Padrão de qualidade
Antonio Fagundes e Bruno Fagundes: duelo interpretativo (Foto: João Caldas)
O dramaturgo John Logan reúne, em Vermelho, algumas questões artísticas fundamentais a partir da relação entre o pintor Mark Rothko e seu jovem assistente Ken, personagem ficcional. Há um cuidado em entrelaçar o debate de ideias com as circunstâncias atravessadas por Rothko em determinado momento de sua trajetória e com a conexão desenvolvida com Ken. A oposição entre a noção da obra como exposição visceral, intransferível, do artista e a sua comercialização vem à tona através do incômodo de Rothko com a própria decisão de aceitar a proposta de ilustrar com seus quadros as paredes do luxuoso restaurante Four Seasons, em Nova York. Já o elo conflituoso entre as novas correntes artísticas e as anteriores é frisado pelo vínculo passional entre Rothko e Ken.
No entanto, os relevantes tópicos sobre arte levantados ao longo da peça dão a impressão de servirem, em certa medida, como verniz para abordar o relacionamento previsível entre um pintor irascível e seu assistente empenhado, também com aspiração à pintura. Logo no início, quando Mark Rothko anuncia que pretende travar com Ken um contato profissional destituído de projeções afetivas é possível prever que essa barreira imposta não será sustentada pelos personagens. De fato, Vermelho demonstra filiação a um formato dramatúrgico tradicional, tanto por seguir um modelo de construção dramática (as defesas emocionais dos personagens sucumbem diante de um convívio diário marcado por revelações) quanto por despontar como um atraente veículo interpretativo para atores, características confirmadas na direção de Jorge Takla.
Antonio Fagundes investe em assumido trabalho de composição (postura e voz) e imprime presença enérgica que estimula fluente contracena com Bruno Fagundes, que compensa a imaturidade (é perceptível a escassez de recursos flagrante na voz gritada em passagens de confronto direto) com uma visível dedicação.
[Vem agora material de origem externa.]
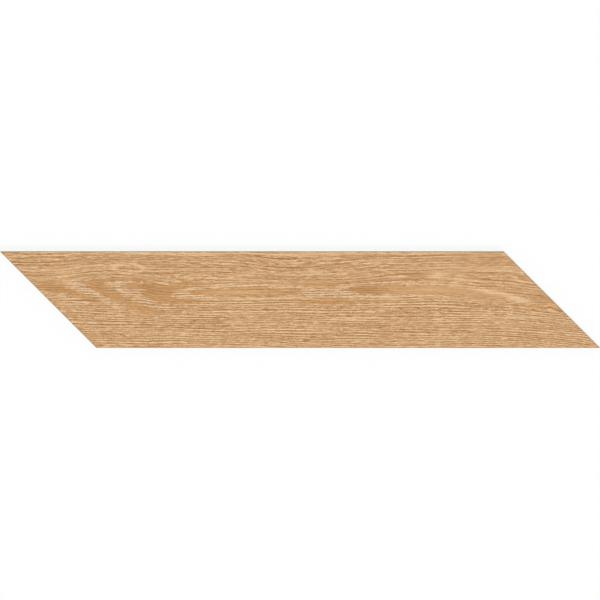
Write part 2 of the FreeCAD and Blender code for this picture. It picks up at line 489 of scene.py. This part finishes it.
relief = bpy.data.node_groups.new("relief", "GeometryNodeTree")
relief.interface.new_socket("Geometry", in_out="INPUT", socket_type="NodeSocketGeometry")
relief.interface.new_socket("Geometry", in_out="OUTPUT", socket_type="NodeSocketGeometry")
blank = Wire(relief, relief.nodes.new("NodeGroupInput").outputs["Geometry"])
plate = oak_figure(blank.add("GeometryNodeInputPosition"))
line_depth = sum(share * plate.lines[name] for name, share in LINE_DEPTHS.items())
brushed = MEAN_DEPTH + line_depth + LIME_DEPTH * plate.limed
drop = brushed.maths("MAXIMUM", 0).maths("MINIMUM", 1) * RELIEF_DEPTH
pressed = blank.add("GeometryNodeInputNamedAttribute", {"data_type": "FLOAT"}, {"Name": "on_face"})
down = blank.add("ShaderNodeCombineXYZ", sockets={"Z": -drop * pressed})
stamped = blank.add("GeometryNodeSetPosition", sockets={"Geometry": blank, "Offset": down})
stamped.feed(relief.nodes.new("NodeGroupOutput"), "Geometry")
tile.modifiers.new("relief", "NODES").node_group = relief

# The stamped shape takes the place of the flat one
depsgraph = bpy.context.evaluated_depsgraph_get()
stamped_mesh = bpy.data.meshes.new_from_object(tile.evaluated_get(depsgraph))
tile.modifiers.clear()
tile.data = stamped_mesh
coordinates = np.zeros(len(stamped_mesh.vertices) * 3, "f")
stamped_mesh.vertices.foreach_get("co", coordinates)
coordinates = coordinates.reshape(-1, 3)
for spots, points in zip(ring_of(face_spots), rim):
    for spot, point in zip(spots, points):
        lowered = THICKNESS - coordinates[point][2]
        coordinates[point][:2] = on_plank(*spot, BEVEL - lowered)
stamped_mesh.vertices.foreach_set("co", coordinates.ravel())
stamped_mesh.update()
stamped_mesh.set_sharp_from_angle(angle=SHARP_ANGLE)

# The print
# Glaze inks on a white engobe, fired matt: tan wood, browner late wood, and cream lime in the pores of
# the early wood. The lines are bold and even on the lower side of the heart, and finer on the upper side.


def srgb(red, green, blue):
    """A colour as its 0 to 255 screen values, made linear for a shader."""
    shares = [value / 255 for value in (red, green, blue)]
    return tuple(v / 12.92 if v <= 0.04045 else ((v + 0.055) / 1.055) ** 2.4 for v in shares)


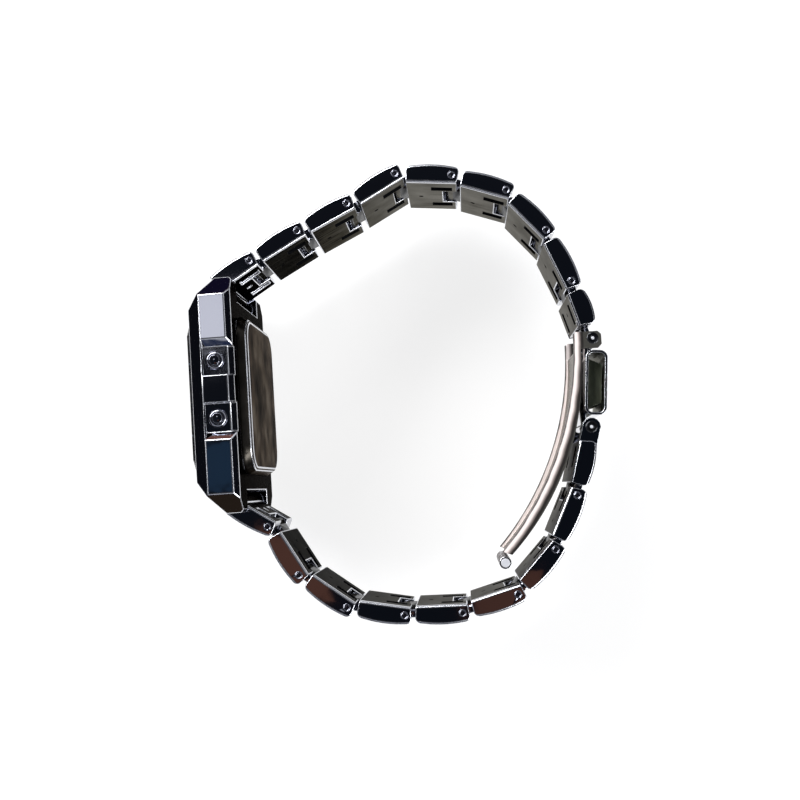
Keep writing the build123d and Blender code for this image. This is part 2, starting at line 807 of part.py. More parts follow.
# Latch block inside the cover: it stands on the inner sheet and catches the blade's tube
latch_foot_v = cover_wall - cover_inner_drop
latch_top_v = cover_outer_rise - cover_wall - latch_clearance
latch_start_u = cover_end_gap + latch_end_gap
latch_end_u = cover_span - latch_start_u
with BuildPart() as cover_latch:
    with BuildSketch(cover_plane.offset(-latch_half)):
        with BuildLine():
            Polyline(
                (latch_start_u, latch_foot_v),
                (latch_start_u + latch_slope, latch_top_v),
                (latch_end_u - latch_slope, latch_top_v),
                (latch_end_u, latch_foot_v),
                close=True,
            )
        make_face()
    extrude(amount=2 * latch_half)
save(cover_latch, "cover_latch")

# Clasp blade: a bowed plate between two thicker rails, whose ears turn on the upper clasp pin
blade_heading = cover_heading + blade_turn
blade_plane = link_plane(upper_pivots[-1], blade_heading, 1)
ear_plane = link_plane(upper_pivots[-1], blade_heading + blade_ear_turn, 1)


def bow(u):
    """The height of the blade's bowed middle line at this distance along it."""
    run = u - blade_crown_u
    return blade_crown_v - blade_radius + (blade_radius * blade_radius - run * run) ** 0.5


def bowed_strip(plane, start_u, halves, width):
    """A strip along the bow, its half thickness given at its start, middle and end."""
    start_half, middle_half, end_half = halves
    start_v = bow(start_u)
    end_v = bow(blade_end_u)
    with BuildSketch(plane) as strip:
        with BuildLine() as outline:
            middle = (blade_crown_u, blade_crown_v + middle_half)
            outer = ThreePointArc((start_u, start_v + start_half), middle, (blade_end_u, end_v + end_half))
            middle = (blade_crown_u, blade_crown_v - middle_half)
            inner = ThreePointArc((start_u, start_v - start_half), middle, (blade_end_u, end_v - end_half))
            Line(outer @ 0, inner @ 0)
            Line(outer @ 1, inner @ 1)
        make_face(outline.edges())
    extrude(strip.sketch, amount=width)


rail_halves = (blade_rail_start_half, blade_rail_middle_half, blade_rail_end_half)
plate_halves = (blade_plate_thickness / 2,) * 3
rail_width = blade_rail_far - blade_rail_near
with BuildPart() as clasp_blade:
    plate_plane = blade_plane.offset(-blade_plate_half)
    bowed_strip(plate_plane, blade_plate_start_u, plate_halves, 2 * blade_plate_half)
    for low in (blade_rail_near, -blade_rail_far):
        bowed_strip(blade_plane.offset(low), blade_start_u, rail_halves, rail_width)
        with BuildSketch(ear_plane.offset(low)) as ear:
            with Locations((-blade_ear_above, -blade_ear_inward)):
                Rectangle(
                    blade_ear_above + blade_ear_below,
                    blade_ear_inward + blade_ear_outward,
                    align=(Align.MIN, Align.MIN),
                )
            outer = [v for v in ear.vertices() if ear_plane.to_local_coords(v).Y > 0]
            chamfer(outer, blade_ear_corner)
            RegularPolygon(pin_radius + pin_clearance, small_sides, mode=Mode.SUBTRACT)
        extrude(amount=rail_width)
    # the end is hollowed to the tube that is brazed to it
    with BuildSketch(blade_plane.offset(-half_band)):
        with Locations((tube_u, tube_v)):
            RegularPolygon(tube_radius, tube_sides)
    extrude(amount=band_width, mode=Mode.SUBTRACT)
save(clasp_blade, "clasp_blade")

# Blade tube: a cross tube at the free end, with grooves along its middle
with BuildPart() as blade_tube:
    with BuildSketch(blade_plane.offset(-blade_rail_far)):
        with Locations((tube_u, tube_v)):
            RegularPolygon(tube_radius, tube_sides)
    extrude(amount=2 * blade_rail_far)
    for number in range(tube_grooves):
        groove_z = (number - (tube_grooves - 1) / 2) * tube_groove_spacing - tube_groove_width / 2
        with BuildSketch(blade_plane.offset(groove_z)):
            with Locations((tube_u, tube_v)):
                RegularPolygon(tube_radius + cut_over, tube_sides)
                RegularPolygon(tube_radius - tube_groove_depth, tube_sides, mode=Mode.SUBTRACT)
        extrude(amount=tube_groove_width, mode=Mode.SUBTRACT)
save(blade_tube, "blade_tube")
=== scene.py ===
"""Looks of a chromed digital watch on a folded-link bracelet, lying on the side of its case."""

import json
import math
from collections import namedtuple

import bmesh
import bpy
from bpy.props import FloatProperty, FloatVectorProperty, IntProperty, PointerProperty, StringProperty
from mathutils import Matrix, Vector


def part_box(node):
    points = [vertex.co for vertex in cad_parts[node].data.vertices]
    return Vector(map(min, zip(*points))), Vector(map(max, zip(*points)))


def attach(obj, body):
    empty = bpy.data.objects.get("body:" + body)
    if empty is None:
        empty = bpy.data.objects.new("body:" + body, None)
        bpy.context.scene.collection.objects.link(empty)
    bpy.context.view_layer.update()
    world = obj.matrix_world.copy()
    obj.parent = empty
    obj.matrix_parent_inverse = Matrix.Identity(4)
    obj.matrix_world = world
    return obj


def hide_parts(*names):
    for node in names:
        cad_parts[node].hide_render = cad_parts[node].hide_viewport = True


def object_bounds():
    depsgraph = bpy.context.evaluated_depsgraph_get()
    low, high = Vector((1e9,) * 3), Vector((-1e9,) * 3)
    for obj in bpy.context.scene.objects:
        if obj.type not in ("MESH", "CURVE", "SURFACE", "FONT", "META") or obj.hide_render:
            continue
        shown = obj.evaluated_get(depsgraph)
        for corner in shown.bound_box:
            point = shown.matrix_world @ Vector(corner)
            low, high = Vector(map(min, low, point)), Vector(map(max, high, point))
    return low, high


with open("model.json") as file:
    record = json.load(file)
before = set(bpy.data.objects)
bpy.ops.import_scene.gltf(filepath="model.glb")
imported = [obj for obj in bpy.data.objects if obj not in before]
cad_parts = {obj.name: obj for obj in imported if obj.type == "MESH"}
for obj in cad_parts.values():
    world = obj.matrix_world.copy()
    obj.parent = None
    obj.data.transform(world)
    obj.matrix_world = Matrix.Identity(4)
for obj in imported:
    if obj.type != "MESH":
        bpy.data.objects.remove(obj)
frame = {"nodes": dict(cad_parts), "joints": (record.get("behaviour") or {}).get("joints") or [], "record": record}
cad_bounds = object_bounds()

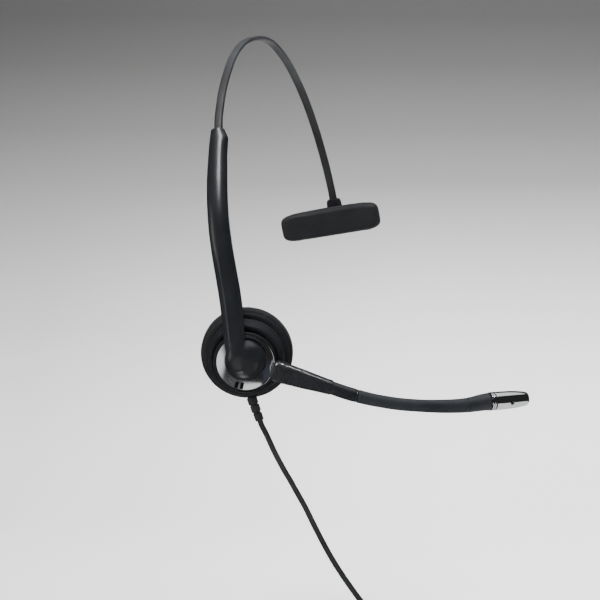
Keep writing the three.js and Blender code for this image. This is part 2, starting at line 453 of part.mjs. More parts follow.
// ---------------------------------------------------------------- far side: holder, pin, bar and pad
const bandEnd = bandCurve.getPointAt(1), endT = bandCurve.getTangentAt(1);
const HZ = endT.clone().multiplyScalar(-1), HY = F.clone().cross(endT).normalize(), HX = HY.clone().cross(HZ);
const atEnd = (g) => framed(g, bandEnd, HX, HY, HZ);
const PIN_Z = -6.5;
const crossPin = (r, x0, x1, seg = 16) => { const g = turned([[0, x0], [r, x0], [r, x1], [0, x1]], seg, false); g.rotateY(Math.PI / 2); g.translate(0, 0, PIN_Z); return g; };
{
  const outline = (x, y, c) => [[x - c, y], [-x + c, y], [-x, y - c], [-x, -y + c], [-x + c, -y], [x - c, -y], [x, -y + c], [x, y - c]];
  const body = loft([[-9.2, 4.3, 2.0, 0.9], [-8.4, 4.7, 2.6, 0.9], [-1, 4.8, 2.7, 0.9], [5.2, 4.2, 2.7, 0.9], [6.6, 3.5, 2.4, 0.9]].map(([z, x, y, c]) => ringAt(V(0, 0, z), V(1, 0, 0), V(0, 1, 0), outline(x, y, c))));
  const socket = box(-2.7, 2.7, -1.65, 1.65, -0.3, 9);
  const yoke = box(-2.2, 2.2, -5, 5, -12, -2.6);
  add(headset, 'tbar_holder', atEnd(cut(body, socket, yoke, crossPin(1.2, -8, 8))), satinBlack());
  add(headset, 'tbar_pin', atEnd(crossPin(0.9, -4.9, 4.9)), steel());
  // bar: curved plate with a knuckle on the pin
  const bar = (x0, x1, y0, y1, hz, n, bow, round) => loft(span(x0, x1, n).map((x) => {
    const k = x / x1, off = bow * k * k, h = hz * Math.sqrt(Math.max(0.08, 1 - Math.abs(k) ** round));
    return [[h, y1], [-h, y1], [-h, y0], [h, y0]].map(([z, y]) => V(x, y - off, PIN_Z + z));
  }));
  const plate = bar(-TBAR_L / 2, TBAR_L / 2, -7.0, -5.2, 6.4, 14, 3.0, 6);
  const neck = box(-1.9, 1.9, -5.9, 0, PIN_Z - 2.1, PIN_Z + 2.1);
  const knuckle = (() => { const g = turned([[0, -1.9], [2.3, -1.9], [2.3, 1.9], [0, 1.9]], 18, false); g.rotateY(Math.PI / 2); g.translate(0, 0, PIN_Z); return g; })();
  add(headset, 'tbar_plate', atEnd(cut(join(plate, neck, knuckle), crossPin(1.2, -8, 8))), satinBlack());
  const pad = loft(span(-PAD_L / 2, PAD_L / 2, 15).map((x) => {
    const k = x / (PAD_L / 2), off = 3.4 * k * k, e = Math.sqrt(Math.max(0.12, 1 - Math.abs(k) ** 5));
    const h = (PAD_H / 2) * e, y1 = -7.3, y0 = -7.3 - PAD_T;
    return [[h - 1.5, y1], [-h + 1.5, y1], [-h, y1 - 2], [-h, y0 + 2.4], [-h + 2.6, y0], [h - 2.6, y0], [h, y0 + 2.4], [h, y1 - 2]].map(([z, y]) => V(x, y - off, PIN_Z + z));
  }));
  add(headset, 'temple_pad', atEnd(pad), leather());
}

// ---------------------------------------------------------------- cord: lead, coil, tail, tie and connector
const cordZ = FLOOR_Z + 0.8 + CORD_D / 2;
const leadPts = [reliefEnd.clone().addScaledVector(reliefDirWorld, GAP), reliefEnd.clone().addScaledVector(reliefDirWorld, 3), V(13.5, -7.2, -46.0), V(15.4, -6.25, -50.5), V(17.75, -5.25, -56.1), V(20.4, -4.2, -61.7),
  V(23.3, -3.1, -67.4), V(26.5, -2.1, -73.0), V(29.35, -0.9, -78.6), V(33.9, 1.6, -87.8), V(39.3, 3.6, -99.4), V(44.9, 5.7, -110.9), V(50.6, 7.7, -121.3), V(56.8, 10.0, -131.2), V(63.1, 12.3, -140.4), V(67.6, 13.95, -145.9), V(71.6, 15.4, -149.2), V(75.4, 16.8, -151.2)];
const section = new THREE.Shape(Array.from({ length: 8 }, (_, i) => new THREE.Vector2((CORD_D / 2) * Math.cos((i / 8) * 2 * Math.PI), (CORD_D / 2) * Math.sin((i / 8) * 2 * Math.PI))));
const cordTube = (pts, steps) => new THREE.ExtrudeGeometry(section, { steps, bevelEnabled: false, extrudePath: new THREE.CatmullRomCurve3(pts, false, 'centripetal') });
const coilIn = COIL_R - 1.5 * CORD_D - 0.2, coilOut = COIL_R + 1.5 * CORD_D + 0.2;
add(headset, 'cord_lead', cordTube(leadPts, 26), rubber());
{
  const z0 = FLOOR_Z + 0.7, z1 = FLOOR_Z + 0.8 + 2 * CORD_D + 0.3;
  const g = turned([[coilIn + 1.2, z0], [coilOut - 1.2, z0], [coilOut, z0 + 1.4], [coilOut, z1 - 1.4], [coilOut - 1.2, z1], [coilIn + 1.2, z1], [coilIn, z1 - 1.4], [coilIn, z0 + 1.4]], 26);
  g.translate(COIL_C[0], COIL_C[1], 0);
  add(headset, 'cord_coil', g, rubber());
  const tie = cut(box(coilIn - 1.5, coilOut + 0.8, -4, 4, FLOOR_Z, z1 + 0.7), box(coilIn - 1.0, coilOut + 0.3, -6, 6, z0 - 0.25, z1 + 0.25));
  tie.rotateZ(rad(-15));
  tie.translate(COIL_C[0], COIL_C[1], 0);
  add(headset, 'cord_tie', tie, cloth());
}
// tail of the cord, off the coil's outer turn on the near side, and the quick connector beside the coil
const tailDir = V(-0.966, -0.2588, 0);
const tailStart = V(COIL_C[0] + (COIL_R + CORD_D) * 0.2588, COIL_C[1] - (COIL_R + CORD_D) * 0.966, cordZ);
const plugZ = FLOOR_Z + 4.35;
{
  const q = (k, s, z = cordZ) => tailStart.clone().addScaledVector(tailDir, k).add(V(tailDir.y * s, -tailDir.x * s, z - cordZ));
  add(headset, 'cord_tail', cordTube([q(13.4, 0, plugZ + 0.99), q(17, 0, plugZ + 0.73), q(20.5, 0, plugZ + 0.47), q(24, 0, plugZ + 0.25), q(28, 0, plugZ + 0.07), q(32, 0, plugZ)], 8), rubber());
  const o = q(32 + GAP, 0, plugZ), side = V(-tailDir.y, tailDir.x, 0), up = V(0, 0, 1);
  const C = (g) => framed(g, o, side, up, side.clone().cross(up));
  const dirSign = side.clone().cross(up).dot(tailDir) > 0 ? 1 : -1;
  const flip = (g) => { if (dirSign < 0) { g.rotateY(Math.PI); } return g; };
  add(headset, 'connector_relief', C(flip(turned([[0, 0], [2.2, 0], [2.3, 1.6], [1.95, 1.9], [2.0, 2.6], [2.5, 2.9], [2.6, 4.4], [2.2, 4.7], [2.25, 5.4], [2.8, 5.7], [2.9, 8.0], [0, 8.0]], 14, false))), rubber());
  const ring = (z, x, y, n = 0.55) => ringAt(V(0, 0, z), V(1, 0, 0), V(0, 1, 0), roundSection(x, x, y, y, 20, n, n));
  const shell = loft([ring(8.3, 4.2, 3.0), ring(9.2, 5.0, 3.7), ring(14, 6.2, 4.1), ring(20, 6.0, 4.0), ring(24, 6.4, 4.2), ring(34, 6.6, 4.3), ring(37.4, 6.6, 4.3), ring(38.0, 6.3, 4.0)]);
  const pocket = box(-5.2, 5.2, -2.7, 2.7, 27, 45);
  add(headset, 'connector_shell', C(flip(cut(shell, pocket))), satinBlack());
  const slots = [-3, -1, 1, 3].map((x) => box(x - 0.65, x + 0.65, -1.5, 1.5, 29.5, 50));
  add(headset, 'connector_insert', C(flip(cut(box(-4.8, 4.8, -2.3, 2.3, 27.4, 40.6), ...slots))), matteBlack());
  [-3, -1, 1, 3].forEach((x, i) => add(headset, `connector_contact_${i + 1}`, C(flip(box(x - 0.3, x + 0.3, -1.1, 1.1, 29.9, 39.4))), gold()));
}

export default headset;
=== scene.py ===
import math
import bmesh
import bpy
from mathutils import Matrix, Vector
from mathutils.bvhtree import BVHTree


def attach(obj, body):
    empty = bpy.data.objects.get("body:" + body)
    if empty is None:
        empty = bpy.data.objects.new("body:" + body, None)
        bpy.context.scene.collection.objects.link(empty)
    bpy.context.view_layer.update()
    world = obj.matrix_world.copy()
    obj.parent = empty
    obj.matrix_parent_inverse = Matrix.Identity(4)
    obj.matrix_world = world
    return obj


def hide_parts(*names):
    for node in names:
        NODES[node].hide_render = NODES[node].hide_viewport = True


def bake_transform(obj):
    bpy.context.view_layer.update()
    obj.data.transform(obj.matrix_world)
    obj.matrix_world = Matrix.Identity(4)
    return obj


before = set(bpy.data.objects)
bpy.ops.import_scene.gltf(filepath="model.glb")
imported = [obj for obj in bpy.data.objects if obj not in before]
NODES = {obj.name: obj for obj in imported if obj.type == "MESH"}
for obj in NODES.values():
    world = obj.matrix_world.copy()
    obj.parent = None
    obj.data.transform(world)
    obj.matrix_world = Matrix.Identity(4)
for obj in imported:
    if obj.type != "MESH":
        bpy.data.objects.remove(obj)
MM = 0.001

# ------------------------------------------------------------------ frames of the object, in millimetres
YAW, TILT, LEAN = math.radians(18), math.radians(15), math.radians(8)
N = Vector((math.sin(YAW) * math.cos(TILT), -math.cos(YAW) * math.cos(TILT), -math.sin(TILT)))
E1 = Vector((math.cos(YAW), math.sin(YAW), 0))
E2 = N.cross(E1)
F = Vector((math.cos(LEAN), 0, math.sin(LEAN)))
UP = Vector((0, 0, 1))


def V(x, y, z):
    return Vector((x, y, z))


def at_cup(x, y, s):
    return E1 * x + E2 * y + N * s


def in_plane(u, w):
    return V(5.58 - math.sin(LEAN) * w, u, 3.43 + math.cos(LEAN) * w)


def dir_plane(du, dw):
    return V(-math.sin(LEAN) * dw, du, math.cos(LEAN) * dw).normalized()


def height_of(p):
    return (p.z - 3.43) / math.cos(LEAN)


def smooth(x, a=0.0, b=1.0):
    t = min(max((x - a) / (b - a), 0.0), 1.0)
    return t * t * (3 - 2 * t)


def lerp_table(table, x):
    if x <= table[0][0]:
        return list(table[0][1:])
    for p, q in zip(table, table[1:]):
        if x <= q[0]:
            k = (x - p[0]) / (q[0] - p[0])
            return [a + (b - a) * k for a, b in zip(p[1:], q[1:])]
    return list(table[-1][1:])


def soft_table(table, x, width):
    """The table's value with its corners rounded over a width."""
    ks = (-1, -0.6, -0.25, 0, 0.25, 0.6, 1)
    rows = [lerp_table(table, x + k * width) for k in ks]
    ws = (0.4, 0.8, 1, 1, 1, 0.8, 0.4)
    return [sum(r[i] * w for r, w in zip(rows, ws)) / sum(ws) for i in range(len(rows[0]))]


class Curve:
    """Smooth curve through points, by distance along it in millimetres."""

    def __init__(self, points, n=48):
        pts = [Vector(p) for p in points]
        out = []
        for i in range(len(pts) - 1):
            p1, p2 = pts[i], pts[i + 1]
            p0 = pts[i - 1] if i > 0 else p1 * 2 - p2
            p3 = pts[i + 2] if i + 2 < len(pts) else p2 * 2 - p1
            d0, d1, d2 = [max((b - a).length_squared ** 0.25, 1e-4) for a, b in ((p0, p1), (p1, p2), (p2, p3))]
            t1 = ((p1 - p0) / d0 - (p2 - p0) / (d0 + d1) + (p2 - p1) / d1) * d1
            t2 = ((p2 - p1) / d1 - (p3 - p1) / (d1 + d2) + (p3 - p2) / d2) * d1
            c2, c3 = (p2 - p1) * 3 - t1 * 2 - t2, (p1 - p2) * 2 + t1 + t2
            for k in range(n):
                t = k / n
                out.append(p1 + t1 * t + c2 * t * t + c3 * t * t * t)
        out.append(pts[-1])
        self.p = out
        self.d = [0.0]
        for a, b in zip(out, out[1:]):
            self.d.append(self.d[-1] + (b - a).length)
        self.length = self.d[-1]

    def at(self, d):
        d = min(max(d, 0.0), self.length)
        lo, hi = 0, len(self.d) - 1
        while hi - lo > 1:
            m = (lo + hi) // 2
            if self.d[m] <= d:
                lo = m
            else:
                hi = m
        k = (d - self.d[lo]) / max(self.d[hi] - self.d[lo], 1e-9)
        return self.p[lo].lerp(self.p[hi], k)

    def tangent(self, d, h=0.6):
        a, b = max(d - h, 0.0), min(d + h, self.length)
        return (self.at(b) - self.at(a)).normalized()


def span(a, b, n):
    return [a + (b - a) * i / n for i in range(n + 1)]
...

A encenação de Vermelho, em cartaz no teatro Sesc Ginástico, evidencia a preocupação com um padrão de qualidade. A cenografia de Jorge Takla reproduz em minúcias o ateliê de Rothko por meio de telas (pinturas de Marcos Sachs) e instrumentos de pintura dispostos detalhadamente sobre uma mesa. Os figurinos de Fábio Namatame são apropriados para o perfil de cada personagem. A iluminação de Ney Bonfante é mais do que um elemento da montagem ao incidir, de modo expressivo, sobre as telas, realçando a importância da luz na obra de Mark Rothko, capaz de influenciar na apreciação do espectador, afastando-o de uma condição passiva.
carmattos
21 de maio de 2013 @ 18:15
Ótima apreciação da peça, em texto com o padrão de qualidade Daniel Schenker.